*STORED DATA:*

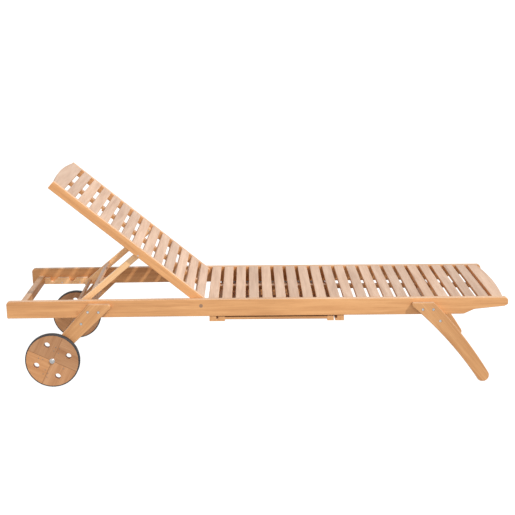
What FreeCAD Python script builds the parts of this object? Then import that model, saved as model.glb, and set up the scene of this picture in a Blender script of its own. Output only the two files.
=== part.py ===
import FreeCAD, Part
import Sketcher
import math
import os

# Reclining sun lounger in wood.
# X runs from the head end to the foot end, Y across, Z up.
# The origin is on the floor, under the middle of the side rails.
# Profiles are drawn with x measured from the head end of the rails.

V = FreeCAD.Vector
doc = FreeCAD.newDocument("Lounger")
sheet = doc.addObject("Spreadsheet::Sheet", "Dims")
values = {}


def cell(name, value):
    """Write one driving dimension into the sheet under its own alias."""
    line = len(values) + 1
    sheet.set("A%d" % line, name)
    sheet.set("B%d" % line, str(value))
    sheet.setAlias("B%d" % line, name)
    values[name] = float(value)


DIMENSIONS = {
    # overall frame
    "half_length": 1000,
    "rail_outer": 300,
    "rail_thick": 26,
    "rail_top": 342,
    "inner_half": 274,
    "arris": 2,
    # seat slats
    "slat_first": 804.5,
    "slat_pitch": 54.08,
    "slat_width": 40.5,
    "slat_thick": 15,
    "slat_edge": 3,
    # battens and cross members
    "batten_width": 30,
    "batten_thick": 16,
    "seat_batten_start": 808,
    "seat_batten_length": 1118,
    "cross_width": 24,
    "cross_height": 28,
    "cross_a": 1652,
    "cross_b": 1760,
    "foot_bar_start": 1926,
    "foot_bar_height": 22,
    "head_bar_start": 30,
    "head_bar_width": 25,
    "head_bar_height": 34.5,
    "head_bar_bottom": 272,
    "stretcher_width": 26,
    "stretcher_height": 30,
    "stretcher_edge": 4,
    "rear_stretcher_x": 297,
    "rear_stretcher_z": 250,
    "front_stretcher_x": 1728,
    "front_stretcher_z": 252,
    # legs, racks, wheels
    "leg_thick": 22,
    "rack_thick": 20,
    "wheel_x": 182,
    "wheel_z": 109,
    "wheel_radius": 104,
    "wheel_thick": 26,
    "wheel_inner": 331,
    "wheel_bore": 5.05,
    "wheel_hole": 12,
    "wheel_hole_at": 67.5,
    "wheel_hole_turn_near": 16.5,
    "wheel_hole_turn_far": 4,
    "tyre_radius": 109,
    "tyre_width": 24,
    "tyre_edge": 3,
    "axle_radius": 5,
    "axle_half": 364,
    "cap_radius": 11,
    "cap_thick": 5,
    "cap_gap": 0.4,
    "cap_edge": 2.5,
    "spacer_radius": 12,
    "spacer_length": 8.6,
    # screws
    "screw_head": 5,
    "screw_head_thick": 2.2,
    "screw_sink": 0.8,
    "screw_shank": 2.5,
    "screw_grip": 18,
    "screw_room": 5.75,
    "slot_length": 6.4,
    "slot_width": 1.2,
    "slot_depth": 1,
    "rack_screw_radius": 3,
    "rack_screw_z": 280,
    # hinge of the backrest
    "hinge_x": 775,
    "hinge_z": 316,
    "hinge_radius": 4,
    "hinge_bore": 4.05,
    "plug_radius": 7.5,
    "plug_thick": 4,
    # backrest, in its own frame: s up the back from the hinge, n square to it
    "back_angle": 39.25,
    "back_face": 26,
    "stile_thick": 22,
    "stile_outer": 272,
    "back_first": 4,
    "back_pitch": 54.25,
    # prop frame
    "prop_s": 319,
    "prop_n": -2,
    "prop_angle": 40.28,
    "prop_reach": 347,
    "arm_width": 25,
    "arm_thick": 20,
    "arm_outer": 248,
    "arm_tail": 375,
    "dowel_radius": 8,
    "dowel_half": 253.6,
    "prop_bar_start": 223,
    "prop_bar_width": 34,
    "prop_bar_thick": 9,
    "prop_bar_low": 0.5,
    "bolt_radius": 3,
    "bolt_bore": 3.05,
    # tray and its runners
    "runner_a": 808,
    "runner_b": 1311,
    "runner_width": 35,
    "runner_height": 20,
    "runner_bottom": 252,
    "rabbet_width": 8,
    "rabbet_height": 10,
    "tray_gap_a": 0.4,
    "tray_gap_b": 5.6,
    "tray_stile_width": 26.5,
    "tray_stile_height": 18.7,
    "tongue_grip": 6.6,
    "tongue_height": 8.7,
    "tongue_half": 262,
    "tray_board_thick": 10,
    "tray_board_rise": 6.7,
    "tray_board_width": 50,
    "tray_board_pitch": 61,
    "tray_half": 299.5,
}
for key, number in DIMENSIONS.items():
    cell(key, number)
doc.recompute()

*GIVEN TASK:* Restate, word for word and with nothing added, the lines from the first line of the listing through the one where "values[name] = float(value)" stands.

*TASK ANSWER:*
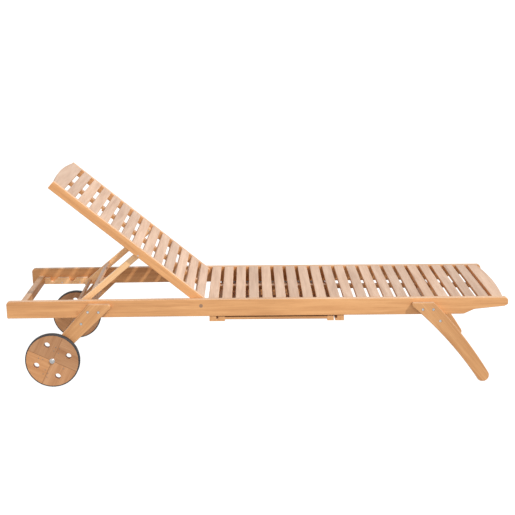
What FreeCAD Python script builds the parts of this object? Then import that model, saved as model.glb, and set up the scene of this picture in a Blender script of its own. Output only the two files.
=== part.py ===
import FreeCAD, Part
import Sketcher
import math
import os

# Reclining sun lounger in wood.
# X runs from the head end to the foot end, Y across, Z up.
# The origin is on the floor, under the middle of the side rails.
# Profiles are drawn with x measured from the head end of the rails.

V = FreeCAD.Vector
doc = FreeCAD.newDocument("Lounger")
sheet = doc.addObject("Spreadsheet::Sheet", "Dims")
values = {}


def cell(name, value):
    """Write one driving dimension into the sheet under its own alias."""
    line = len(values) + 1
    sheet.set("A%d" % line, name)
    sheet.set("B%d" % line, str(value))
    sheet.setAlias("B%d" % line, name)
    values[name] = float(value)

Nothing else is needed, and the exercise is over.